## STATED TASK
Show, in full, each line of the data that contains "scene".

Records with modeling code:
════════════════
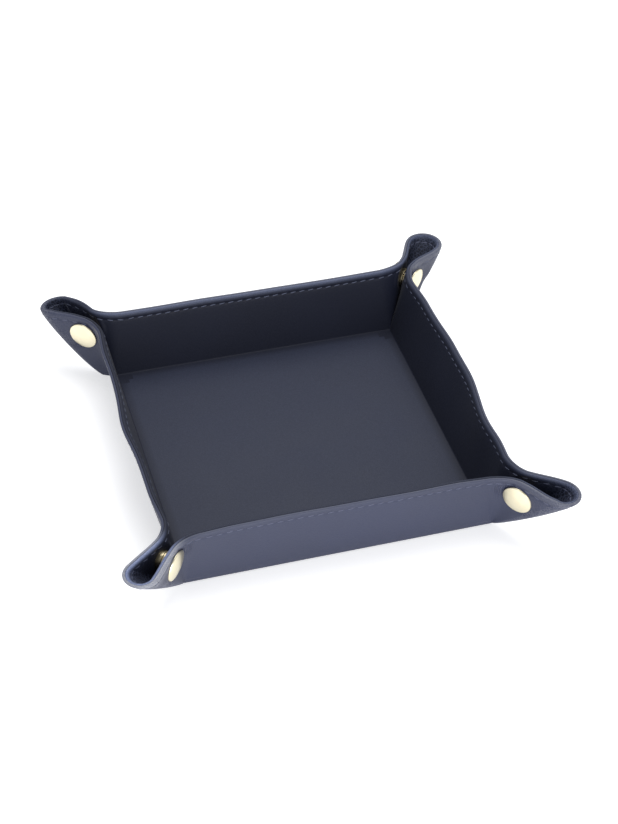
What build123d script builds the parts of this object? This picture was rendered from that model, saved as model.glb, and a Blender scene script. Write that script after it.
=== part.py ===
from build123d import *
from math import atan, cos, radians, sin, sqrt, tan
import os

os.makedirs("parts", exist_ok=True)

# A square valet tray folded from two leather sheets that are sewn together round their edge.
# Millimetres, +Z up. The origin is the middle of the underside of the floor.
# Every piece is drawn once on the back side, where outward is +Y, and then turned to the others.

# Driving sizes
floor_size = 120.0
rim_height = 30.0
wall_lean = 11.0
outer_leather = 1.2
lining_leather = 1.2
board_thickness = 0.6

# The neck is the bend at the end of a wall, where the leather turns out into the corner flap
neck_radius_base = 1.3
neck_radius_rim = 8.0

# Corner flaps and the round loop that joins the two flaps of a corner. Both are cones about the
# point where three creases meet. The shares are run per rise, but the splay is per reach.
flap_splay_share = 0.09
flap_lean_share = 0.09
loop_reach_share = 0.95
flap_foot = 3.2
lining_foot = 8.7

# Clear spaces
hinge_gap = 0.16
corner_gap = 0.2
ridge_gap = 0.9
ridge_bevel = 48.0
cap_clearance = 0.4

# Stiffening boards between the leathers
floor_board_margin = 4.0
wall_board_crease_margin = 3.5
wall_board_rim_margin = 6.5
wall_board_end_margin = 9.0
board_fit = 0.05

# Press studs
snap_height = 21.6
snap_reach_share = 0.57
cap_diameter = 12.2
cap_rise = 1.7
cap_lip = 0.6
cap_lift = 0.3
cap_edge = 0.9
post_diameter = 3.2
post_fit = 0.1
socket_diameter = 8.4
socket_bore = 4.4
stud_base_diameter = 8.0
knob_diameter = 3.8
knob_neck_diameter = 3.2
knob_length_share = 0.7
knob_round = 0.35
snap_gap = 0.2

overrun = 5.0

# Worked out from the driving sizes
sheet = outer_leather + lining_leather
lean = radians(wall_lean)
mitre_share = (1 - sin(lean)) / cos(lean)
outer_run = outer_leather / cos(lean)
lining_run = lining_leather / cos(lean)
inner_half = floor_size / 2
seam_half = inner_half + lining_leather * mitre_share
edge_half = inner_half + sheet * mitre_share
splay = atan(flap_splay_share)
neck_turn = radians(45) + splay
loop_turn = radians(45) + neck_turn

apex = Vector(seam_half, seam_half, outer_leather)
along = Vector(1, 1, 0).normalized()
across = Vector(-1, 1, 0).normalized()
flap_heading = Vector(cos(neck_turn), sin(neck_turn))
flap_side = Vector(-sin(neck_turn), cos(neck_turn))


def seam_y(z):
    """Where outer leather and lining meet in the wall, at height z."""
    return seam_half + (z - outer_leather) * tan(lean)


def neck_radius(z):
    """The bend is tight at the floor and wide at the rim."""
    return neck_radius_base + (neck_radius_rim - neck_radius_base) * z / rim_height


def neck_corner(z):
    """The point where the wall's line and the flap's line would meet without the bend."""
    rise = z - outer_leather
    set_off = flap_lean_share * rise / sqrt(2)
    run = (rise * tan(lean) - set_off) / sin(neck_turn)
    return Vector(seam_half - set_off + run * cos(neck_turn), seam_y(z))


def bend_start(z):
    return neck_corner(z).X - neck_radius(z) * tan(neck_turn / 2)


def bend_centre(z):
    return Vector(bend_start(z), seam_y(z) + neck_radius(z))


def loop_centre(z):
    return Vector(apex.X, apex.Y) + along * loop_reach_share * (z - outer_leather)


def loop_radius(z):
    rise = z - outer_leather
    return (flap_splay_share * loop_reach_share + flap_lean_share) * rise * cos(splay)


def at_angle(centre, radius, angle):
    """A point on the right-hand side of a heading, as the outside of a left-hand bend."""
    return centre + Vector(sin(angle), -cos(angle)) * radius


def wall_section(z, inside, outside):
    """A wall at height z, from end to end, between two distances out from the seam."""
    with BuildSketch(Plane.XY.offset(z)) as section:
        with BuildLine():
            ends = []
            for off in (inside, outside):
                start = Vector(bend_start(z), seam_y(z) + off)
                Line((0, seam_y(z) + off), start)
                bend = JernArc(start, (1, 0), neck_radius(z) - off, neck_turn_degrees / 2)
                ends.append(bend @ 1)
            Line(ends[0], ends[1])
            mirror(about=Plane.YZ)
        make_face()
    return section.sketch


def flap_section(z, inside, outside):
    """A corner flap at height z, from the middle of the neck to the start of the loop."""
    half_turn = neck_turn / 2
    half_heading = Vector(cos(half_turn), sin(half_turn))
    with BuildSketch(Plane.XY.offset(z)) as section:
        with BuildLine():
            starts = []
            ends = []
            for off in (inside, outside):
                radius = neck_radius(z) - off
                start = at_angle(bend_centre(z), radius, half_turn)
                bend = JernArc(start, half_heading, radius, neck_turn_degrees / 2)
                end = loop_centre(z) + flap_side * (loop_radius(z) + off)
                Line(bend @ 1, end)
                starts.append(start)
                ends.append(end)
            Line(starts[0], starts[1])
            Line(ends[0], ends[1])
        make_face()
    return section.sketch


def tip_section(z, inside, outside):
    """Half of the round loop at height z, from the flap to the ridge."""
    with BuildSketch(Plane.XY.offset(z)) as section:
        with BuildLine():
            starts = []
            ends = []
            for off in (inside, outside):
                radius = loop_radius(z) + off
                start = loop_centre(z) + flap_side * radius
                bend = JernArc(start, flap_heading, radius, -loop_turn_degrees)
                starts.append(start)
                ends.append(bend @ 1)
            Line(starts[0], starts[1])
            Line(ends[0], ends[1])
        make_face()
    return section.sketch


neck_turn_degrees = neck_turn * 180 / radians(180)
loop_turn_degrees = loop_turn * 180 / radians(180)

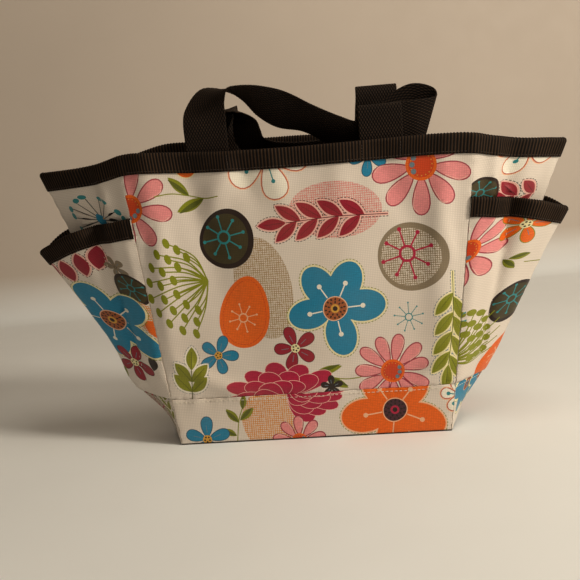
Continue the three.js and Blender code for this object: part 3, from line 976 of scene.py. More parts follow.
def canvas_finish():
    """Coated canvas: a printed plain weave under a soft gloss."""
    s = Shader("printed_canvas", Specular_IOR_Level=0.4, Coat_Weight=0.12, Coat_Roughness=0.32)
    ink = s.add("Attribute", attribute_name="ink", attribute_type="GEOMETRY")
    colour, code = ink.outputs["Color"], ink.outputs["Alpha"]
    cloth = s.cloth_map()
    warp = s.wave(cloth, "X", LINEN_STEP, 0.35, 2.0, 90.0)
    weft = s.wave(cloth, "Y", LINEN_STEP, 0.35, 2.0, 90.0)
    slub = s.span(s.noise(cloth, 420.0, 3.0, 0.7), 0.3, 0.7, -0.30, 0.20)
    threads = s.span(s.math("ADD", s.math("MAXIMUM", warp, weft), slub), 0.62, 0.86)
    bare = s.math("MULTIPLY", s.math("SUBTRACT", 1.0, threads), 0.85)
    linen = s.mix(bare, colour, paint(INKS["cream"][0]))
    colour = s.mix(s.math("COMPARE", code, LINEN, 0.1), colour, linen)
    brushed = s.add("Mapping", {"Vector": cloth, "Scale": (260.0, 900.0, 1.0),
                                "Rotation": (0, 0, 0.6)}).outputs[0]
    grain = s.span(s.noise(brushed, 1.0), 0.35, 0.7, 0.90, 1.07)
    colour = s.mix(s.math("COMPARE", code, STROKES, 0.1), colour, s.scaled(colour, grain))
    soil = s.span(s.noise(cloth, 9.0, 4.0, 0.55), 0.42, 0.75, 0.0, 0.16)
    weave = s.weave(cloth, "Y", WEAVE_STEP, 0.12, 1.0, 200.0)
    colour = s.scaled(s.mix(soil, colour, paint("#A98F6B")), s.span(weave, 0.0, 0.55, 0.87, 1.05))
    worn = s.span(s.noise(cloth, 55.0, 4.0, 0.6), 0.3, 0.7, 0.36, 0.50)
    rough = s.math("ADD", worn, s.span(weave, 0.0, 1.0, 0.05, -0.03))
    ripple = s.math("MULTIPLY", s.noise(cloth, 70.0, 3.0, 0.5), 0.5)
    return s.done(colour, rough, s.math("ADD", s.math("MULTIPLY", weave, 0.35), ripple), 0.55, 0.35 * MM)


def woven_finish(name, groove_shade, body, crest_wear_and_highlight, along, across=0.0):
    """Dark woven tape or webbing. Its map runs along the tape and then across it. Threads stand
    up as ribs, or as staggered beads where across is given, with painted shade in the grooves and paler crests,
    partly wear and partly painted highlight."""
    s = Shader(name, Specular_IOR_Level=0.16, Sheen_Weight=0.06, Sheen_Roughness=0.5,
               Sheen_Tint=linear("#7A604A"))
    cloth = s.cloth_map()
    own = s.own_space()
    beat = s.wave(cloth, "X", along)
    if across:
        side = s.wave(cloth, "Y", across)
        both = s.math("MULTIPLY", s.math("SUBTRACT", beat, 0.5), s.math("SUBTRACT", side, 0.5))
        beat = s.span(both, -0.16, 0.16)
    fibre = s.noise(own, 2400.0, 2.0, 0.6)
    wear = s.noise(own, 26.0, 4.0, 0.65)
    # The grooves between the threads are painted darker than the yarn: painted shade.
    deep = s.mix(s.span(beat, 0.1, 0.5), paint(groove_shade), paint(body))
    # The raised crests are painted paler where the wear noise rubs them: partly wear, partly painted highlight.
    worn = s.math("MULTIPLY", s.span(beat, 0.55, 0.95), s.span(wear, 0.35, 0.7, 0.45, 1.0))
    worn = s.math("MULTIPLY", worn, s.span(fibre, 0.25, 0.65, 0.6, 1.0))
    relief = s.math("ADD", beat, s.math("MULTIPLY", fibre, 0.4))
    return s.done(s.mix(worn, deep, paint(crest_wear_and_highlight)), s.span(fibre, 0.3, 0.7, 0.6, 0.85), relief, 0.8, 0.25 * MM)


def lining_finish():
    s = Shader("lining_cloth", Specular_IOR_Level=0.2, Sheen_Weight=0.05, Sheen_Roughness=0.5)
    own = s.own_space()
    taffeta = s.weave(own, "Z", 0.8 * MM, 0.3, 2.0, 60.0)
    folds = s.noise(own, 30.0, 4.0, 0.6)
    # The colour follows the folds' relief, darker in their hollows and paler on their ridges: painted shade and
    # highlight on the folds.
    colour = s.mix(s.span(folds, 0.3, 0.7), paint("#0C0705"), paint("#1E150F"))
    relief = s.math("ADD", s.math("MULTIPLY", taffeta, 0.3), folds)
    return s.done(colour, s.span(taffeta, 0.0, 1.0, 0.62, 0.5), relief, 0.4, 0.6 * MM)


def base_finish():
    s = Shader("base_cloth", Specular_IOR_Level=0.4)
    own = s.own_space()
    dirt = s.noise(own, 18.0, 5.0, 0.65)
    colour = s.mix(s.span(dirt, 0.35, 0.72), paint("#1B1410"), paint("#4A3D2F"))
    weave = s.weave(own, "Y", 1.2 * MM, 0.2, 2.0, 80.0)
    return s.done(colour, s.span(dirt, 0.3, 0.7, 0.5, 0.8), weave, 0.6, 0.3 * MM)


def board_finish():
    s = Shader("stiff_board", Specular_IOR_Level=0.4)
    own = s.own_space()
    fleck = s.noise(own, 1300.0, 3.0, 0.7)
    broad = s.span(s.noise(own, 40.0), 0.3, 0.8, 0.0, 0.3)
    colour = s.mix(s.span(fleck, 0.35, 0.7), paint("#2A2622"), paint("#4C463F"))
    stained = s.mix(broad, colour, paint("#221E1A"))
    return s.done(stained, s.span(fleck, 0.3, 0.7, 0.55, 0.75), fleck, 0.3, 0.3 * MM)


def thread_finish(name, shade):
    s = Shader(name, Specular_IOR_Level=0.35, Sheen_Weight=0.2)
    ply = s.noise(s.own_space(), 3000.0, 2.0, 0.6)
    dark = (*(0.7 * c for c in linear(shade)), 1.0)
    colour = s.mix(s.span(ply, 0.3, 0.7), paint(shade), dark)
    return s.done(colour, s.span(ply, 0.3, 0.7, 0.55, 0.75), ply, 0.5, 0.1 * MM)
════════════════
## EXERCISE ANSWER
What build123d script builds the parts of this object? This picture was rendered from that model, saved as model.glb, and a Blender scene script. Write that script after it.
Continue the three.js and Blender code for this object: part 3, from line 976 of scene.py. More parts follow.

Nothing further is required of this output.